2/5Una volta creati i peer group, il passaggio successivo è la valutazione dei trend di mercato a livello quali-quantitativo che consente, come anticipato, di definire la composizione di portafoglio di lì a un anno. Il procedimento, anche in questo caso, segue passaggi ben definiti: “Il Cda delibera gli Isin e l’esposizione massima per ciascun fondo”, afferma Giuliani che sottolinea più volte il tema dell’esposizione massima (“non media”) indicando come questo consenta alla funzione finanza di “andare da zero al massimo per singolo fondo” all’interno di quelle che definisce “bande di oscillazione”. Elemento fondamentale per gestire in modo attivo il portafoglio: “Non ci sono più delibere di investimento nel corso dell’anno, con la delibera quadro si crea tutto l’universo investibile con cui la funzione finanza opera in modo attivo tutti gli strumenti quotati”.
3/5Una volta definita la struttura portante, il monitoraggio dell’andamento di portafoglio è l’ambito in cui si esplica l’aspetto qualitativo della selezione. “Tutti i fondi su cui si ha la delega sono monitorati quotidianamente a livello quantitativo mentre, sotto il profilo qualitativo, il team si impegna a dialogare a rotazione con tutti i gestori, anche per discutere le view di mercato più tecniche sul fondo o gli aspetti generali più macro”. La composizione del portafoglio è estremamente varia e comprende tutte le asset class liquide (obbligazionario, azionario e alternativo) e tutta la parte del portafoglio illiquido, in particolare private equity, venture capital, infrastrutture e immobiliare.
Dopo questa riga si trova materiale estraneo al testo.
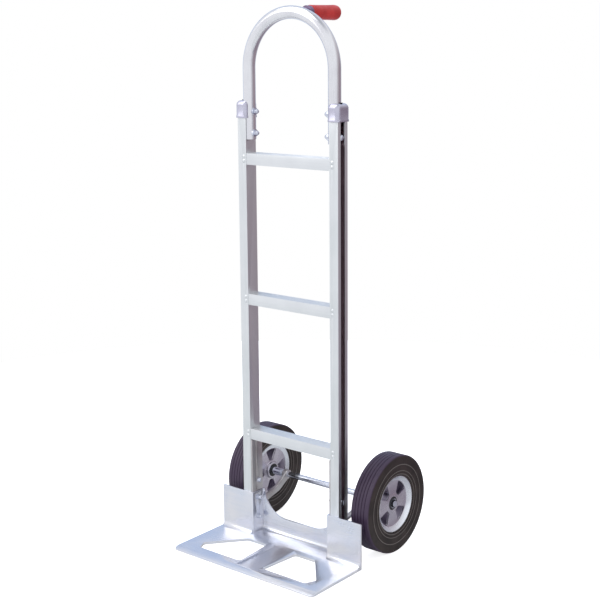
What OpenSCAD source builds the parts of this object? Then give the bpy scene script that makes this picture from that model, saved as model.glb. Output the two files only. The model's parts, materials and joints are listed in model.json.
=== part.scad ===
/* [Overall] */
// Height of the loop handle's centreline at its top
loop_top_z = 1360; // [1200:5:1500]
// Distance between the two rail centre planes
rail_spacing = 289.6; // [270:0.2:310]
// Width of the toe plate
nose_w = 457; // [420:1:500]
// Reach of the toe plate in front of the rails
nose_reach = 199; // [150:1:240]
// Wheel diameter
wheel_d = 254; // [240:1:260]

/* [Rails and rungs] */
// Rail width seen from the front
rail_w = 26; // [24:0.5:28]
// Rail depth seen from the side
rail_d = 38; // [37:0.5:41]
// Rail wall thickness
rail_t = 2.8; // [2:0.1:2.8]
// Top end of the rails above the floor
rail_top_z = 1126; // [1110:1:1135]
// Height of the top face of the lowest rung
rung_first_z = 294; // [285:1:300]
// Rise from one rung to the next
rung_pitch = 360.5; // [340:0.5:365]
// Height of a rung's front face
rung_h = 29; // [27:0.5:32]

/* [Loop handle] */
// Outside diameter of the loop tube
tube_d = 31.8; // [30:0.1:31.8]
// Wall thickness of the loop tube
tube_t = 2.4; // [1.8:0.1:3]
// Height of the tube's cut ends
loop_end_z = 1049; // [1045:1:1055]

/* [Rear grip] */
// Length of the moulded grip sleeve
grip_l = 112; // [100:1:180]
// Diameter of the grip at its far end
grip_d = 38; // [37:0.5:40]
// Gap between loop tube and grip sleeve
grip_gap = 58; // [30:1:70]

/* [Toe plate] */
// Height of the upright wings
wing_h = 120; // [118:1:130]
// Thickness of the wings and cheeks
wing_t = 4; // [3.5:0.1:4.2]
// Thickness of the toe plate base
base_t = 7; // [6:0.5:8]

/* [Wheels] */
// Distance from the rail front face back to the axle
axle_y = 147; // [145:1:160]
// Axle diameter
axle_d = 16; // [15:0.1:16]
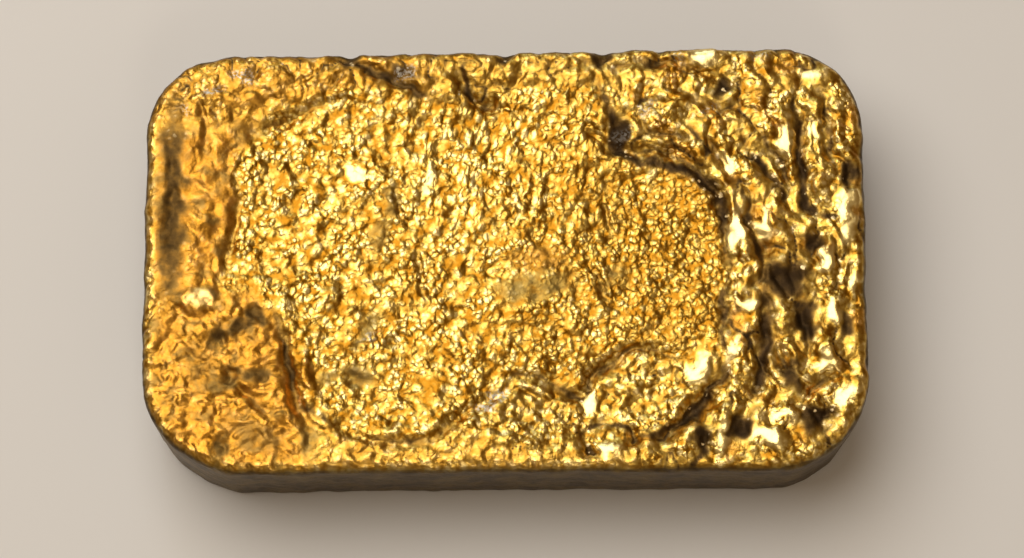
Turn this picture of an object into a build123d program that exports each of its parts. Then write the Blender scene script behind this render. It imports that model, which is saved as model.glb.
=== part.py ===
from build123d import *
from collections import namedtuple
from math import cos, hypot, pi, sin
import os

# A hand-poured ingot of yellow metal, cast in one piece in an open mould.
# The origin is on the floor under the middle of the plan, +X runs along the ingot and +Z is up.
# The mould gave the drafted walls and the flat base. The free top shows what the metal did as it froze:
# a rolled rim, a sunken field, a lower shelf, creases where the skin closed over itself, rope-like folds,
# round knolls and pits.
# Lengths are in millimetres and angles in degrees.

# Body
LENGTH = 80.0
WIDTH = 49.4
HEIGHT = 14.4
WALL_DRAFT = 3.0
BACK_EDGE_RISE = 1.1
FRONT_EDGE_RISE = 0.8
CORNER_FRONT_LEFT = 11.6
CORNER_FRONT_RIGHT = 10.6
CORNER_BACK_RIGHT = 9.4
CORNER_BACK_LEFT = 9.6
RIM_ROLL = 1.9
BASE_BEVEL = 0.7

# Cast skin: how far it stands over the rim, where it cuts nothing, and how far it sinks inside its banks
RIM_CLEARANCE = 0.5
FIELD_SINK = 0.7
FIELD_BANK = 7.0
SHELF_SINK = 0.5
SHELF_BANK = 5.0
SWELL = 0.18
SWELL_PITCH = 29.0
NET_PITCH = 6.5
NET_MARGIN = 3.0

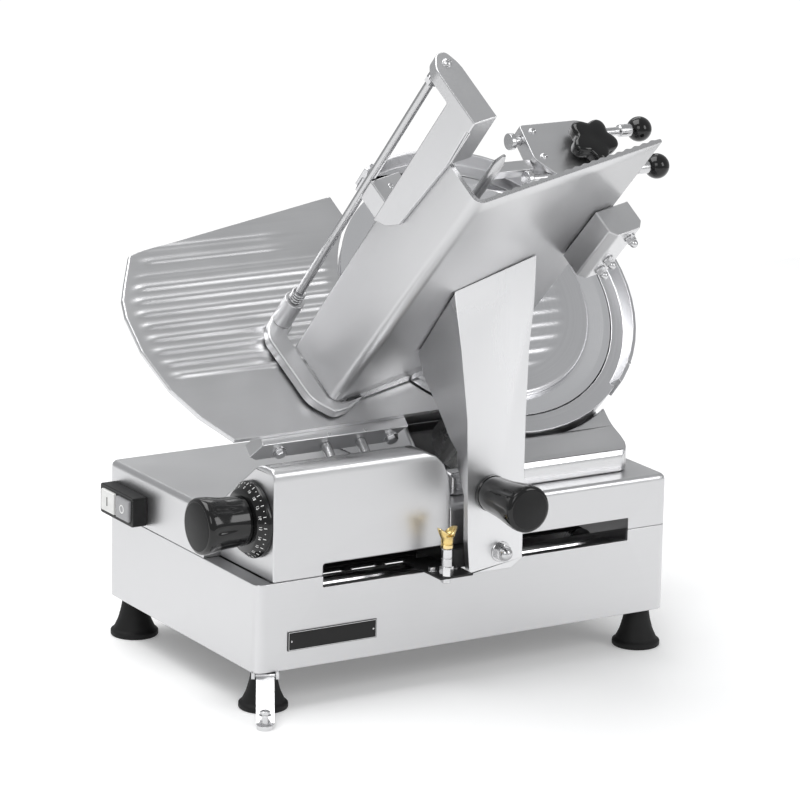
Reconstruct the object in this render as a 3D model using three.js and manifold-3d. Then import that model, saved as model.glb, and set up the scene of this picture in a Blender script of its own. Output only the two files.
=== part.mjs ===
// Semi-automatic deli meat slicer. Millimetres, Z up. The model is laid out from the front left
// corner of the lower casing (X along the long side, Y towards the back) and moved at the end so
// that the middle of its underside is the origin.
import * as THREE from 'three';
import { mergeVertices } from 'three/addons/utils/BufferGeometryUtils.js';
import Module from 'manifold-3d';

const wasm = await Module();
wasm.setup();
const rad = THREE.MathUtils.degToRad;

// ---- driving dimensions ----
const GAP = 0.3;
const CASE = { length: 527, depth: 340, seam: 99, top: 157, corner: 12, wall: 5, skin: 4 };
const SLOT = { x0: 82, x1: 474.5, z0: 86.4, z1: 112 };
const FOOT = { inset: 22, drop: 45, base: 27, neck: 14 };
const DRUM = { x0: 20, x1: 240, back: 118, front: 207, top: 223, shoulder: 52 };
const DIAL = { y: 43, z: 160, collar: 42, knob: 31, reach: 50 };
const AXLE = { x: 396.5, y: 203.3, z: 335.4, tilt: rad(43.55) };
const BLADE = { radius: 165, cover: 138, back: -9 };
const RING = { inner: 166.5, outer: 188, lip: 192, lipTop: 15, back: -24 };
const RIB = { pitch: 16.5, width: 7, height: 1.8 };
const GAUGE = { thick: 6, postDepth: -22.3, postX: [-253.1, -209] };
const TRAY = { turn: rad(12.2), wall: -268, wallTop: 7, floor: -73, slope: 0.0352, edge: -8, end: 405 };
const ROD = { u: -262, v: 42, radius: 4.8, top: 463 };
const GUIDE = { u: -243, v: -51, radius: 5.5, end: 455 };
const RAIL = { y: 60, z: 70, radius: 10 };
const DRIVE = { y: 88, z: 62, radius: 14, x: [60, 470] };
const SHARP = { h: 26, levers: [181.7, 127.7], ball: 15 };

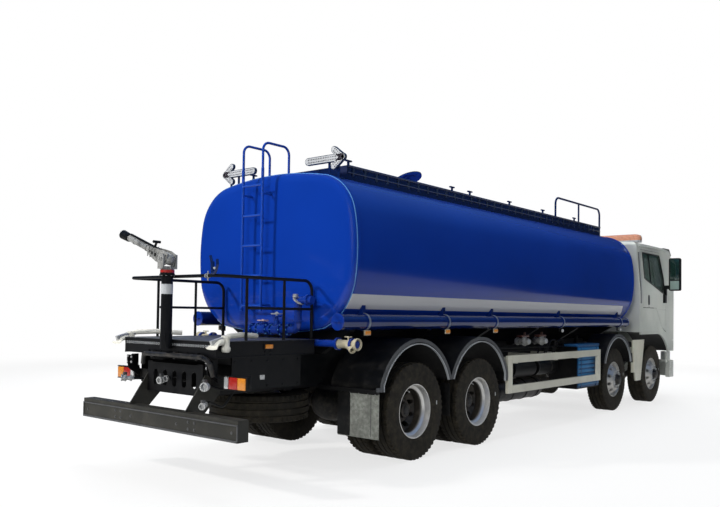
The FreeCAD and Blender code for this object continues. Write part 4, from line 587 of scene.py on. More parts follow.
def repeat_tree():
    """Node tree that stands one item on every point, turned by the point's own angles."""
    tree = bpy.data.node_groups.get("repeat_item")
    if tree:
        return tree
    tree = bpy.data.node_groups.new("repeat_item", "GeometryNodeTree")
    for name, kind in (("Geometry", "Geometry"), ("Item", "Object"), ("Finish", "Material")):
        tree.interface.new_socket(name, in_out="INPUT", socket_type="NodeSocket" + kind)
    tree.interface.new_socket("Geometry", in_out="OUTPUT", socket_type="NodeSocketGeometry")
    w = Wiring(tree)
    given = w.node("NodeGroupInput").outputs
    item = w.node("GeometryNodeObjectInfo", {"transform_space": "ORIGINAL"}, {"Object": given["Item"]})
    angles = w.node("GeometryNodeInputNamedAttribute", {"data_type": "FLOAT_VECTOR"}, {"Name": "angles"})
    turn = w.node("FunctionNodeEulerToRotation", {}, {"Euler": angles.outputs["Attribute"]})
    stand = w.node("GeometryNodeInstanceOnPoints", {}, {
        "Points": given["Geometry"], "Instance": item.outputs["Geometry"],
        "Rotation": turn.outputs["Rotation"]})
    real = w.node("GeometryNodeRealizeInstances", {}, {"Geometry": stand.outputs["Instances"]})
    paint = w.node("GeometryNodeSetMaterial", {}, {
        "Geometry": real.outputs["Geometry"], "Material": given["Finish"]})
    w.node("NodeGroupOutput", {}, {"Geometry": paint.outputs["Geometry"]})
    return tree


def repeat(name, item, spots, finish, body="chassis"):
    """Stand an item, a Stock made about the origin, on spots of (place, rotation matrix)."""
    bmesh.ops.recalc_face_normals(item.bm, faces=item.bm.faces)
    shape = bpy.data.meshes.new(name + "_item")
    item.bm.to_mesh(shape)
    item.bm.free()
    source = bpy.data.objects.new(name + "_item", shape)
    points = bpy.data.meshes.new(name + "_points")
    points.from_pydata([place for place, _ in spots], [], [])
    angles = points.attributes.new("angles", "FLOAT_VECTOR", "POINT")
    for index, (_, turn) in enumerate(spots):
        angles.data[index].vector = turn.to_euler()
    holder = bpy.data.objects.new(name + "_holder", points)
    bpy.context.scene.collection.objects.link(holder)
    modifier = holder.modifiers.new("repeat", "NODES")
    modifier.node_group = repeat_tree()
    sockets = modifier.node_group.interface.items_tree
    keys = {socket.name: socket.identifier for socket in sockets if socket.in_out == "INPUT"}
    modifier[keys["Item"]] = source
    modifier[keys["Finish"]] = FINISH[finish]
    seen = holder.evaluated_get(bpy.context.evaluated_depsgraph_get())
    mesh = bpy.data.meshes.new_from_object(seen)
    mesh.name = name
    for spare in (holder, source):
        bpy.data.objects.remove(spare)
    return settle(name, mesh, finish, body)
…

Sul fronte dell’investimento illiquido, Giuliani sottolinea poi come si tratti di una gestione “più strategica, su cui si cerca di utilizzare l’esperienza maturata nella gestione dei fondi liquidi”.
4/5Un ultimo elemento scaturito dall’incontro con l’esperto di EPPI va in direzione della sostenibilità. “Quando selezioniamo un fondo quotato – afferma Giuliani – individuiamo strumenti tradizionali e strumenti che rispettano i parametri di sostenibilità: a parità di ranking quantitativo, andiamo sempre a preferire quello ESG”. Il manager ricorda come nell’ultimo periodo ci sia stata maggiore attenzione verso i fondi compliant con SFDR. Tuttavia, “da un’analisi sull’intero portafoglio abbiamo notato l’assenza di una relazione biunivoca tra fondi articolo 8 o 9 e ranking ESG, quindi stiamo lavorando per individuare una potenziale relazione, capire come il processo ESG, a livello alto, politico, determini un certo andamento”. Obiettivo complesso, ammette Giuliani, ma via via più realizzabile, anche per i dati disponibili che in pochi anni sono diventati “più numerosi e granulari”, conclude l’esperto.